What that means for our loved Optical Discs is that when it comes to the commitment of purchase, I'm just down to the Really Big movies. Kaboom movies where you want the uncompressed sound and really optimum viewing experience (i.e., without the aforementioned apologies of buffer/stutter/compression), or in cool packaging--like the Star Trek Target disk where the disks are stored in the Saucer Section of the Enterprise!--or rare small ones that won't be available on-demand for a while (i.e., "The Wages of Fear", or early seasons of "Fringe"). A very few disc releases have good extra content disks which may or may not be available from Netflix (usually no).
And. of course, there's always the need to complete a series started long ago, before we got to this "cusp" between "own" and "use". Which brings me to the point of this ramble.
Harry Potter &THBP: buy? Netflix first and then decide? I've got the others in a mish-mash of DVD, HD-DVD (yeah, I'm that guy) and Blu-Ray. So there's the "complete the 'collection'" argument. And potentially it could be like Star Wars, where once a decade you want to pull out all the disks and re-watch them all in order.
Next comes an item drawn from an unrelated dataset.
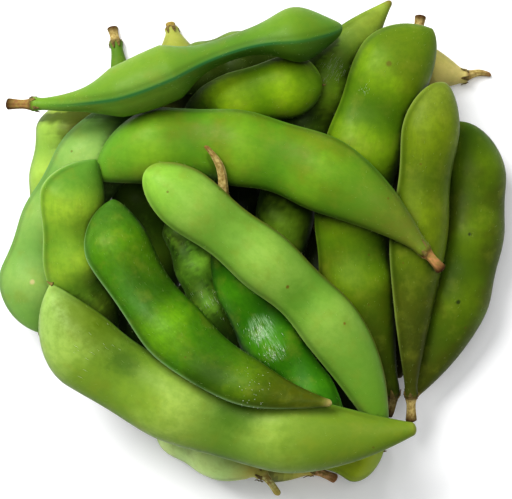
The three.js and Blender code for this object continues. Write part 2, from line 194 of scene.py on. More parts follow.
# Scars, bruises and bloom on single pods, each at a place in plan with a radius in millimetres. soft
# is how far its edge fades, blend how much of its tint covers the skin, streaks combs it into lines.
scars = {
    "pod_03": [dict(at=(-33.5, 24.4), radius=2.6, tint="7c741c", soft=1, blend=0.8)],
    "pod_09": [dict(at=(39, -11.7), radius=0.4, tint="2f3c12"),
               dict(at=(40.8, 1.2), radius=0.3, tint="2f3c12")],
    "pod_17": [dict(at=(-41.2, -7.1), radius=0.45, tint="c8bc84")],
    "pod_19": [dict(at=(24.5, 33), radius=0.5, tint="6a6a1c")],
    "pod_23": [dict(at=(9, 41), radius=5, tint="5c841e", soft=0.8, blend=0.6)],
    "pod_24": [dict(at=(0.3, -15.4), radius=2.3, tint="a8cc9c", blend=0.5, streaks=True),
               dict(at=(3.2, -20.8), radius=1.9, tint="a0c890", blend=0.4, streaks=True)],
    "pod_25": [dict(at=(6.7, -9.3), radius=0.33, tint="7a5a20"),
               dict(at=(17.6, -15), radius=0.25, tint="86702a"),
               dict(at=(7.8, -11.8), radius=2.6, tint="548422", soft=0.8, blend=0.8)],
    "pod_26": [dict(at=(-31, -12.6), radius=4.4, tint="60740a", soft=0.8, blend=0.95),
               dict(at=(-26.6, -17.4), radius=3.6, tint="546e0a", soft=0.8, blend=0.9),
               dict(at=(-23.2, -21.4), radius=2.6, tint="3a600e", soft=0.8, blend=0.9),
               dict(at=(-4.6, -31.4), radius=3.2, tint="426a12", soft=0.8, blend=0.85)],
    "pod_27": [dict(at=(-9.6, -25.8), radius=3, tint="34500a", soft=0.8, blend=0.8)],
}


# Falls off on both sides of a place as e to the power minus the squared distance over the reach.
def bell(x, place, reach):
    return np.exp(-(((x - place) / reach) ** 2))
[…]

Or do I wait until juuust before The Deathly Hallows comes out in theaters for a reprise before waiting in line opening night?
As a complete aside, yes, I would like to rip all these 400 movies to my network store, but even letting them run overnight that's a year or more of very organized effort. The Ektachrome slide trays I have stacked in the family room attest to my will on such endeavors. To say nothing of the Terabytes of disk that would in fact pay for years of Netflix subscription. Ah, the trevails of the 21st century.